Quando aproximei minha mão de seu ombro para consolá-la ela me abraçou pela cintura repetindo seu refrão: “Quitaran mi bolso…quitaran mi bolso, hija mía.”
– Calma, tranquila. Pedi, querendo não assustá-la ainda mais com meu sotaque de estrangeira. Diga-me como aconteceu e vamos ver se posso ajudá-la.
( Não sabia como, mas não podia deixá-la ali como se não a tivesse visto!)
Minha filha também tentava tranquilizá-la dizendo que em Segóvia não há esse tipo de “assalto”. Ela poderia ter deixado a bolsa em alguma loja onde houvesse estado antes. Mas ela, pobrezinha, tremia tanto… Não sabia dizer onde havia estado e não havia se dado conta da falta da bolsa até a hora que nos encontramos. Mas trocou o estribilho e começou a enumerar o que havia dentro da bolsa desaparecida.
-“Dez euros…todo meu dinheiro, e as chaves de casa… ai, e as fotos de meus sobrinhos…ai, hija mía, quitaran mi bolso!”
Aquela voz me trouxe lembranças queridas… e eu quase começava a chorar antes dela…
Começamos a caminhar abraçadas pela rua, fazendo o caminho de volta para ver se ela lembrava onde havia estado. Na curva seguinte, ela exclamou em tom forte e aliviado “Maruja!”

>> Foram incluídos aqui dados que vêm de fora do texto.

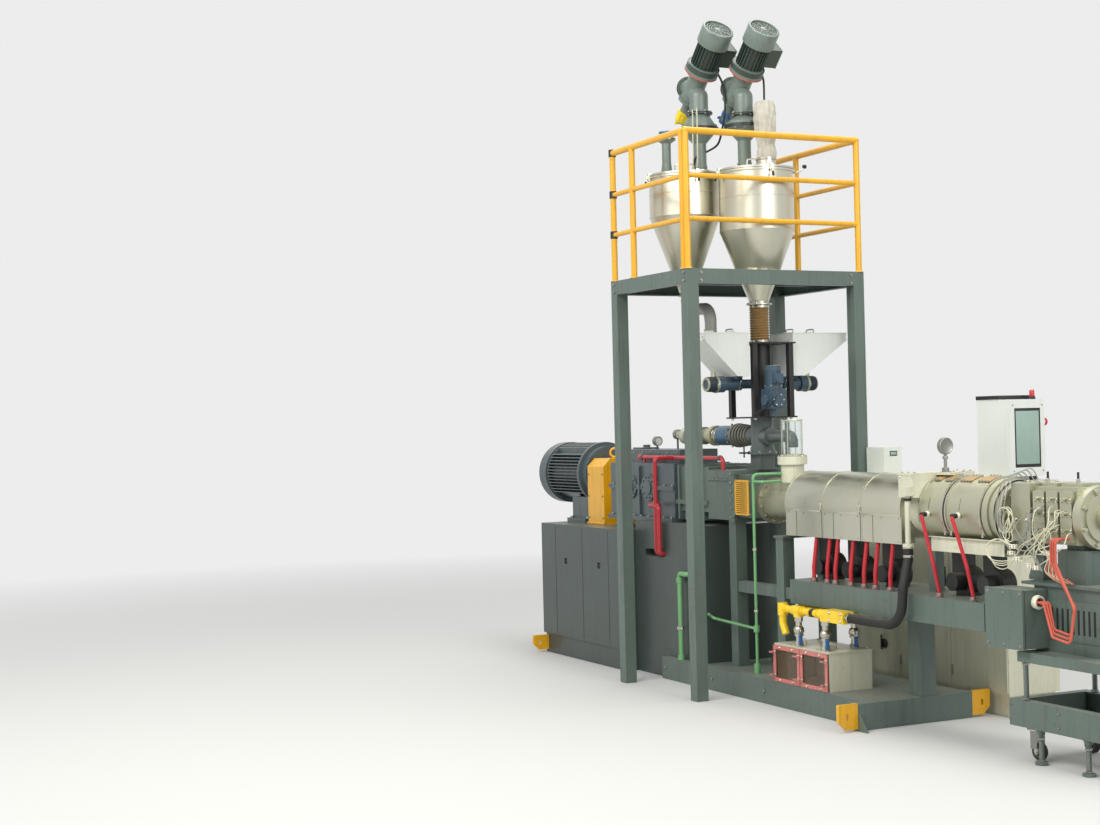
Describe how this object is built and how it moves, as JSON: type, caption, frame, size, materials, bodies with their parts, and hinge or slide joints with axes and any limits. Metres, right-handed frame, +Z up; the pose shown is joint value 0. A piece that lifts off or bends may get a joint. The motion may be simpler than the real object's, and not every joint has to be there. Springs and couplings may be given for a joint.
{
  "type": "twin-screw plastic extruder",
  "caption": "Plastic extruder: finned drive motor and gearbox, covered barrel with heaters, die head on a caster trolley, and a railed platform with feed hoppers.",
  "frame": {"origin": "on the floor under the barrel axis, between the platform's front posts; the underside of a cross beam of the skid lies there", "axes": "+X from the drive motor to the die, +Y away from the aisle side, +Z up"},
  "size_m": [6.105, 1.5399, 4.3033],
  "materials": {
    "structure_paint": "satin grey-green machine paint",
    "cabinet_paint": "satin dark grey-green paint",
    "gear_paint": "satin blue-grey paint",
    "safety_yellow": "gloss yellow paint",
    "polished_steel": "polished stainless sheet",
    "cast_aluminium": "cast, satin",
    "pale_paint": "satin beige paint",
    "white_paint": "satin off-white paint",
    "red_sleeve": "matt braided sleeve",
    "red_paint": "gloss red paint",
    "black_rubber": "matt",
    "black_paint": "satin black",
    "clear_glass": "clear",
    "window_frame": "clear panes in pink-red frames",
    "nickel": "plated pipe and valves",
    "manifold_yellow": "gloss",
    "pipe_green": "gloss green paint",
    "loader_paint": "satin grey-green paint",
    "motor_paint": "satin dark green paint",
    "cloth": "woven filter cloth",
    "bellows_cloth": "tan woven sleeve",
    "drive_blue": "satin blue-grey paint",
    "feeder_paint": "satin grey paint",
    "grey_plastic": "smooth grey plastic pipe",
    "brass_tone": "heat-tinted steel ring",
    "zinc": "zinc-plated fork",
    "tyre_black": "matt rubber"
  },
  "bodies": {
    "machine": {"skid_frame": "structure_paint", "lifting_lugs": "safety_yellow", "support_frame": "structure_paint", "drive_cabinet": "cabinet_paint", "main_motor": "gear_paint", "guards": "safety_yellow", "gearbox": "gear_paint", "distribution_box": "structure_paint", "oil_pipes": "red_paint", "barrel": "cast_aluminium", "barrel_covers": "polished_steel", "feed_collar": "pale_paint", "sight_glass": "clear_glass", "vent_box": "pale_paint", "vent_hose": "black_rubber", "band_heaters": "cast_aluminium", "heater_trough": "pale_paint", "cooling_blowers": "black_paint", "heater_leads": "red_sleeve", "adapter": "cast_aluminium", "die_body": "cast_aluminium", "die_ring": "brass_tone", "die_console": "structure_paint", "trolley_frame": "structure_paint", "junction_box": "structure_paint", "vacuum_tank": "pale_paint", "tank_lid": "pale_paint", "tank_windows": "window_frame", "tank_risers": "nickel", "vacuum_manifold": "manifold_yellow", "water_pipes": "pipe_green", "platform_frame": "structure_paint", "platform_deck": "structure_paint", "rail_aisle": "safety_yellow", "rail_front": "safety_yellow", "rail_far": "safety_yellow", "large_hopper": "polished_steel", "small_hopper": "polished_steel", "hopper_lids": "polished_steel", "loader_heads": "loader_paint", "loader_motors": "motor_paint", "filter_bag": "cloth", "bellows": "bellows_cloth", "feeder_frame": "black_paint", "feeder_drives": "drive_blue", "metering_screw": "feeder_paint", "dosing_hoppers": "white_paint", "dosing_lids": "white_paint", "transfer_pipe": "grey_plastic", "control_cabinet": "pale_paint", "operator_panel": "white_paint"},
    "fork_1": {"caster_fork_1": "zinc"},
    "wheel_1": {"caster_wheel_1": "tyre_black"},
    "fork_2": {"caster_fork_2": "zinc"},
    "wheel_2": {"caster_wheel_2": "tyre_black"},
    "fork_3": {"caster_fork_3": "zinc"},
    "wheel_3": {"caster_wheel_3": "tyre_black"},
    "fork_4": {"caster_fork_4": "zinc"},
    "wheel_4": {"caster_wheel_4": "tyre_black"}
  },
  "joints": [
    {"name": "caster_swivel_1", "type": "hinge", "parent": "machine", "child": "fork_1", "pos_m": [2.47, -0.17, 0.165], "axis": [0, 0, 1], "continuous": true},
    {"name": "caster_roll_1", "type": "hinge", "parent": "fork_1", "child": "wheel_1", "pos_m": [2.496, -0.17, 0.048], "axis": [0, 1, 0], "continuous": true},
    {"name": "caster_swivel_2", "type": "hinge", "parent": "machine", "child": "fork_2", "pos_m": [2.47, 0.17, 0.165], "axis": [0, 0, 1], "continuous": true},
    {"name": "caster_roll_2", "type": "hinge", "parent": "fork_2", "child": "wheel_2", "pos_m": [2.496, 0.17, 0.048], "axis": [0, 1, 0], "continuous": true},
    {"name": "caster_swivel_3", "type": "hinge", "parent": "machine", "child": "fork_3", "pos_m": [2.98, -0.17, 0.165], "axis": [0, 0, 1], "continuous": true},
    {"name": "caster_roll_3", "type": "hinge", "parent": "fork_3", "child": "wheel_3", "pos_m": [3.006, -0.17, 0.048], "axis": [0, 1, 0], "continuous": true},
    {"name": "caster_swivel_4", "type": "hinge", "parent": "machine", "child": "fork_4", "pos_m": [2.98, 0.17, 0.165], "axis": [0, 0, 1], "continuous": true},
    {"name": "caster_roll_4", "type": "hinge", "parent": "fork_4", "child": "wheel_4", "pos_m": [3.006, 0.17, 0.048], "axis": [0, 1, 0], "continuous": true}
  ]
}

Pensei: “Pronto! Encontramos alguma amiga que vai poder ajudar-nos.”
Era realmente uma amiga dela e estava com a bolsa da nossa querida e desconsolada senhora pendurada na mão como um troféu.
Abraçaram-se contentes.
A “nossa” espanholinha assustada estava rubra como uma cereja, um tanto envergonhada por ter sido pilhada numa travessura de sua memória. Mas sorria feliz com ” su bolso” outra vez na mão, e seu dinheiro , e as fotos de seus sobrinhos, e as chaves de sua casa…
Sorri de volta para ela, arrepiada e com os olhos molhados por lágrimas de uma saudade com outro nome, outro sotaque e outros tempos…
Pediu-me um beijo agradecida e eu a beijei mais agradecida do que ela.